Let’s take a look at a few acids we commonly experience in drinking a cup of coffee.  

Citric - plays a role in the metabolic system of coffee. The presence and quality of citric acid can be linked to the quality and skill of a producer. Roasting diminishes the concentration of citric acid over temperature and time. Light roasted coffee will have a higher concentration of citric acid in the cup while darker roasts will have less.

Flavor associations: lemons, oranges, limes, strawberries, raspberries, tomatoes, sourdough bread

Malic - similar to citric acid in that it plays a role in the metabolic system of the coffee tree. Roasting diminishes the amount of malic acid as well.
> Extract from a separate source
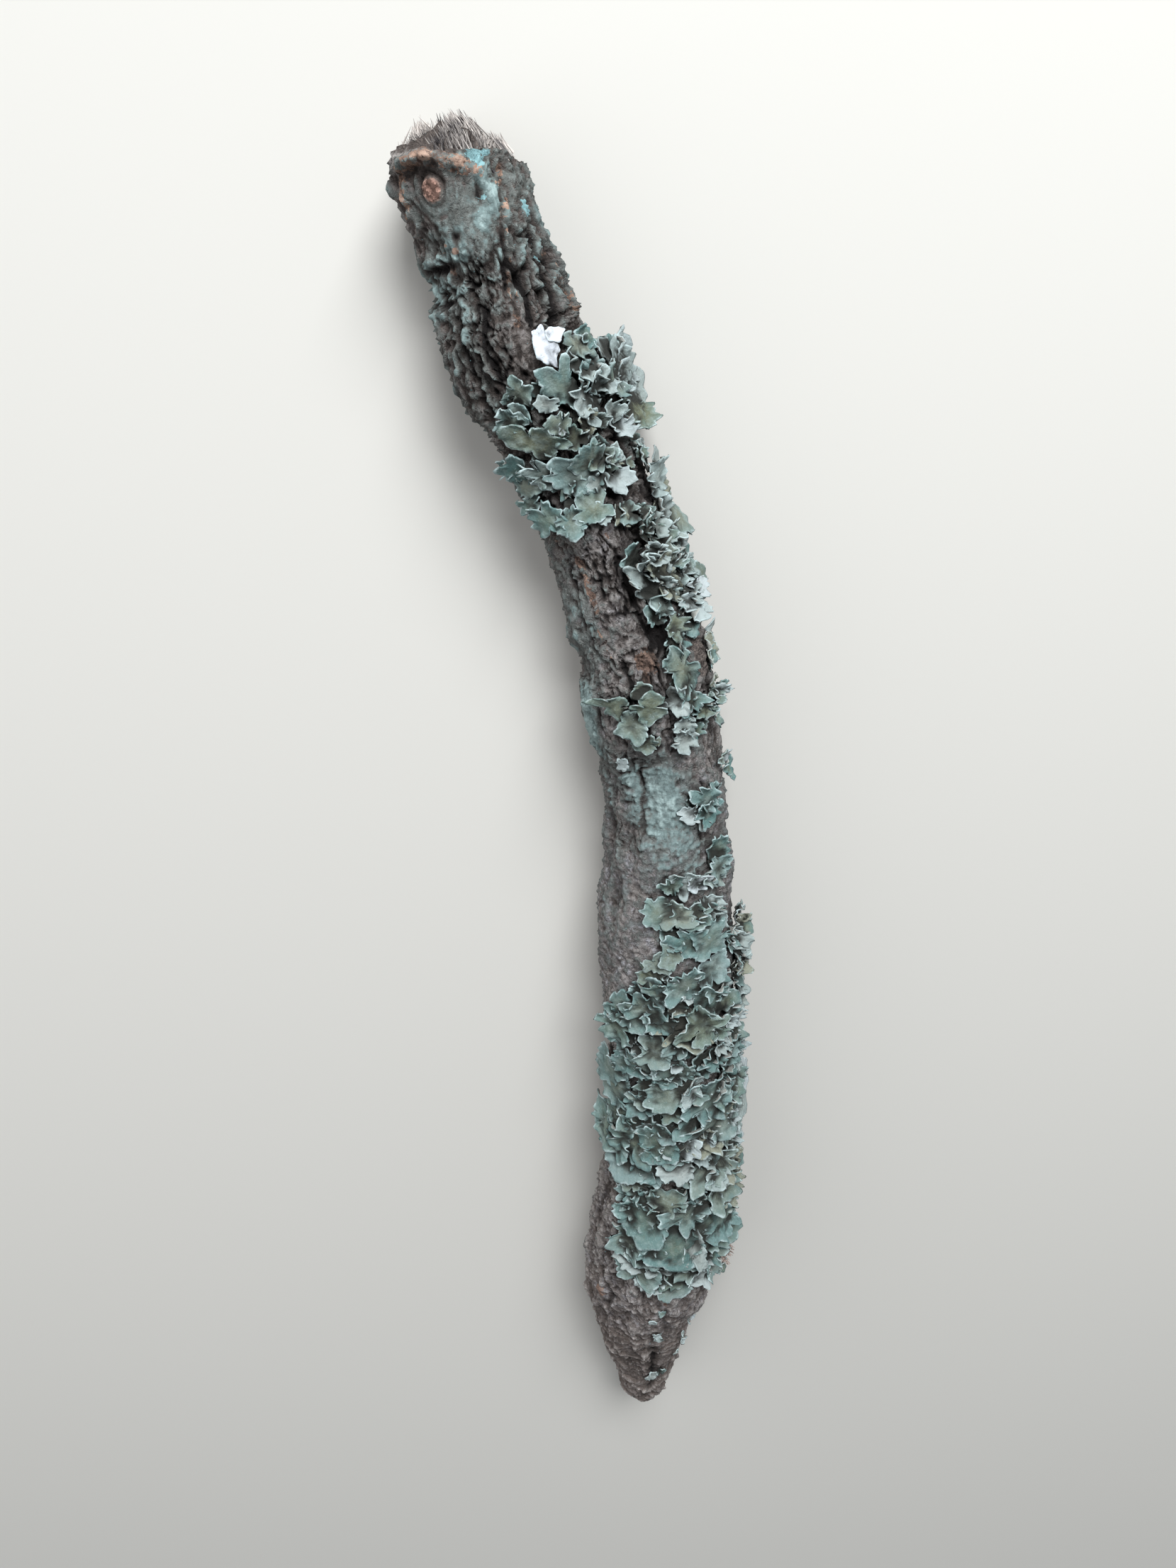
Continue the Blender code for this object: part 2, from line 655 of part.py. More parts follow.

Think of malic acid as being a large contributor to the “fruitiness” of a brewed coffees flavor profile.  

Flavor associations: apples, watermelon, bananas, apricots, pears, peaches, rhubarb, tomatoes, peas, carrots

Acetic - Unlike citric and malic acid, acetic acid is created through processing and roasting. It is known to contribute to a “clean” cup when at right levels but can also contribute negative flavors like vinegar or over fermentation when out of balance.

Flavor associations: wine, cider, vinegar, pickled foods, kombucha

Tartaric - Naturally found in coffee fruit but has lower levels when compared to citric and malic acid.

Flavor associations: grapes, cranberries, apricots, tamarind

Phosphoric - Imparts a sparkling sensation on your tongue. An inorganic acid often introduced to coffee via soil composition and fertilization. Phosphoric acid does not have any flavor but when combined with other acids may contribute to flavors like blackberries and currant.

Lactic - Formed during the fermentation of food. Contributes to mouthfeel and texture.

Flavor associations: yogurt, kefir, sourdough bread

Acidity is a sensory experience. The combination of various acids, sugars and other volatile compounds are what gives a coffee its particular flavor. Understanding the chemical composition of a coffee can help us to lock in and find those flavor associations to relate to one another about how amazing specialty coffee is! It keeps us engaged, always looking forward to the endless culinary possibilities and backwards to those moments we have shared with one another and drank a truly memorable coffee. Thank you acidity! You’re the best!